The current version runs, full functionalities, on the Arduino Uno, Mega2560 and Due (and likely on the Zero board as well). A quite comprehensive set of EXAMPLES is provided as well.

Please note that this an EDUCATIONAL tool, not designed for industrial or state-of-the-art application (nor life or mission critical application!!!) and not fully optimized.

Bugs, questions and suggestions can be sent to the author at "[email protected]"

Enjoy!!!


MAIN FUNCTIONALITIES

uMT offers a rich programming environment with over 30 calls:

• Task management: creation and deletion of independent, priority based tasks with a start-up parameter. Moreover, preemption and timesharing can be enabled/disabled at run time.

• Semaphore management: counting semaphores with optional timeout (in the simplest form they can be used as mutual exclusion guards).

• Event management: a configurable number of events per task (16 or 32 events depending on the AVR/SAM architecture) can be used for inter task synchronization, with optional timeout and ALL/ANY optional logic (number of events can be extended to 32/64 by reconfiguration of uMT source code).

• Timers management: task's timers (timeouts) and agent timers (Event generation in future time) are available.

• Support Functionalities: system tick, fatal error, rebooting, etc.

• Interupt Service Routine support. Please read the Getting Started manual for additional information.


ISR MANAGEMENT PERFORMANCE

The “Test30_InterruptLatency.cpp” test has been designed to measure interrupt latency when using direct interrupt handler (no uMT) and using uMT Events (isr_ and isr_p_ calls).
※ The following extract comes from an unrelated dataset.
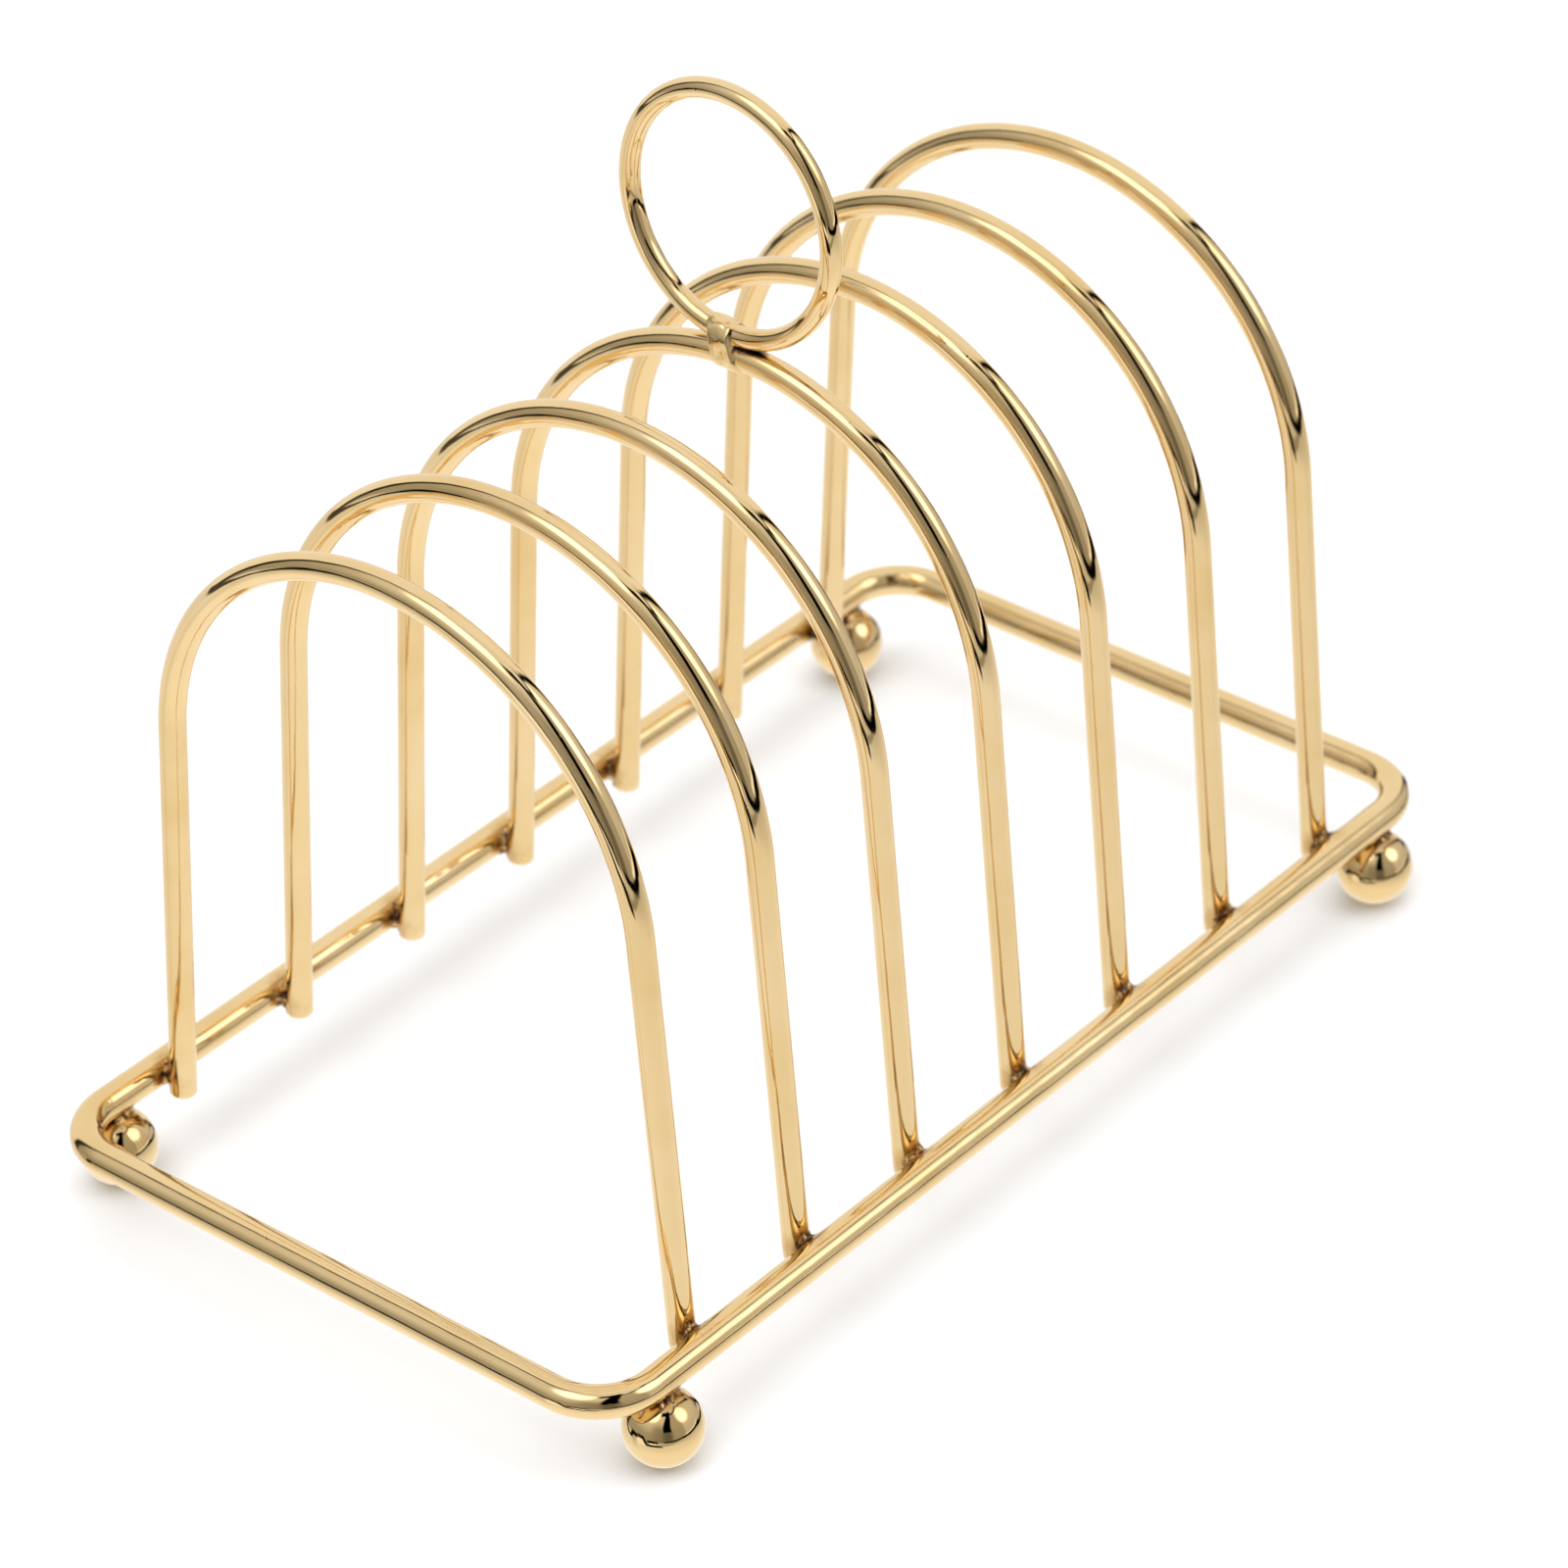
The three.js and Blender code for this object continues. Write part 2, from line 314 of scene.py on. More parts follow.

Times are in microseconds.

==============================================================================

Board type=Uno

Measurement Type=micros()

No uMT=8/12

isr_Ev_Send()=64

isr_p_Ev_Send()=20/24

==============================================================================

Board type=Mega2560

Measurement Type=micros()

No uMT=12/16

isr_Ev_Send()=68

isr_p_Ev_Send()=24/28

==============================================================================

Board type=Due

Measurement Type=micros()

No uMT=4

isr_Ev_Send()=22

isr_p_Ev_Send()=20

==============================================================================

Board type=Due

Measurement Type=SysTick->VAL

No uMT=2

isr_Ev_Send()=21

isr_p_Ev_Send()=18

==============================================================================

On AVR boards, the interrupt is generated by setting high a Port (PIN) every second. Note that on AVR boards, micros() has a resolution of 4 microseconds. On Due board, a timer is used to generate periodic interrupts.

Please note that this is a best case scenario when not very many interrupts are executing at the same time. For SAM/SAMD boards, the pendSVHook interrupt is set to the lowest level so a task switching will occur only when all pending interrupts have been serviced. As a final consideration, direct interrupt handling is significantly faster than using interrupts + uMT Event management. It is then the trade-off between exceptional performance (direct) and high-performance with rich functionalities (uMT) which might drive the final decision about which one to use.